BitDepth

Dear Prime Minister

3 Mins read

Above: Dr Keith Rowley, photo by Mark Lyndersay.

BitDepth#1006 for September 15, 2015

Good day, sir. I have no doubt that there are many things that demand priority action from you at this time.

The budget is coming up, and you’ve got to figure out what to do about the energy sector. Deciding how to cut spending over the next three years and how to spend what’s left is going to be mission number one.

The adjustments you have to make must be ruthless if 2025 is to be a good year for this country and they must begin now, while the party enjoys a surge in its popularity.

Immediately noticeable among your first acts has been the consolidation of a sprawl of 31 Ministries condensed into 23, and the promotion of Caricom as a Ministry focus alongside the demotion of gender.

Also disappearing is the Ministry of Science, Technology and Tertiary Education, the component parts of which are likely to return to the ministries they were extracted from. [Post publication correction: The Ministry of Science, Technology and Tertiary Education was split into the Ministry of Science and Technology and the Ministry of Tertiary Education and Skills Training in 2012. Both Ministries are now gone.]

While that ministry was more focused on tertiary education than anything else, the idea of an arm of government devoted to technology remains compelling.

Technology desperately needs a knowledgeable czar to drive radical and overdue change in the development profile of Trinidad and Tobago.

There probably isn’t a need for a dedicated ministry to achieve that, though a Ministry of Technology would be a statement so dramatic and bold that it would demand a supporting agenda and profile of action to justify its existence.

That’s been missing in this country’s long foundering efforts to press into meaningful service the deliberations of technocrats in both the private and public sectors who have put serious work into charting a path forward for this country over the last 20 years.

Those efforts have generated sprawling and ambitious plans from which previous governments have plucked the least important, most publicly palatable bits to offer as evidence of a commitment to technology development.

So what should you be doing about this, then, good sir?

You aren’t the first Prime Minister I’ve written to after being sworn into office. A few things I wrote about here got started, I hope you find the time to address some of these concerns.

For one thing, the government has no business getting involved in actual tech development. Bureaucracies move too slowly and the ambitions of politicians are far too small for serious tech projects.

The business of government generally, and more specifically in the arena of technology, must be in providing an enabling environment for businesses of all sizes to invest in the sector.

This country, which has long nursed ambitions of being the financial hub of the Caribbean archipelago, must address the long delayed issue of online payments, the first lubrication point for the establishment of a growth-poised tech sector.

The most immediate technology related challenge awaiting the new administration will be making sense of the PP government’s distribution of hundreds of thousands of laptops into the school system over the last five years.

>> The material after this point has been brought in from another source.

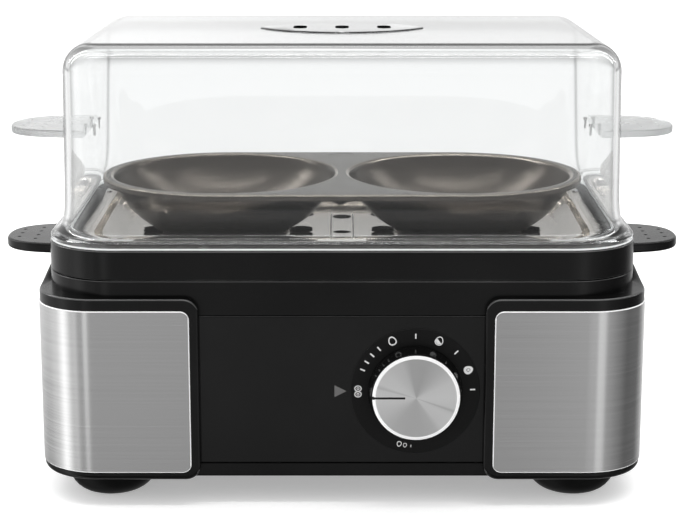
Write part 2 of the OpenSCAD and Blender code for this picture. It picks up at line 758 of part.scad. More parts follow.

I believe, quite sincerely, that it was both a smart and a good thing to do, despite the dramatic disconnect that emerged between the devices and classroom and teaching pedagogy.

I’m an unabashed champion of putting powerful technology in front of young minds and for that reason alone; the project should be continued.

But the failures of the project must be addressed, and I must be frank, your – quite literally – old-school Minister of Education is not the person to drive a reevaluation of this initiative.

You’ve decided to be a Prime Minister of oversight instead of micromanagement. To do that, you will need to understand the nation you are governing through impartial, continuously updated data, not sanitized reports designed to inflate egos or cover vulnerable asses.

And speaking of data, your party may have won the popular vote, but almost as many who had the franchise chose not to vote at all.

You must forgive my bluntness here, sir, but the PNM did less to win the election than the UNC did to lose it.

Use technology to take the pulse of the people in your charge. A disturbing number of young citizens feel no connection with a bureaucracy they barely understand, far less support.

Create a moderated online chatroom and commit to spending an hour in it once a week to respond to questions about the country and your governance. Listen to what the people have to say and respond honestly and frankly.

You’ll be surprised at what you discover about the T&T that lies just out of reach and beyond the campaign trail.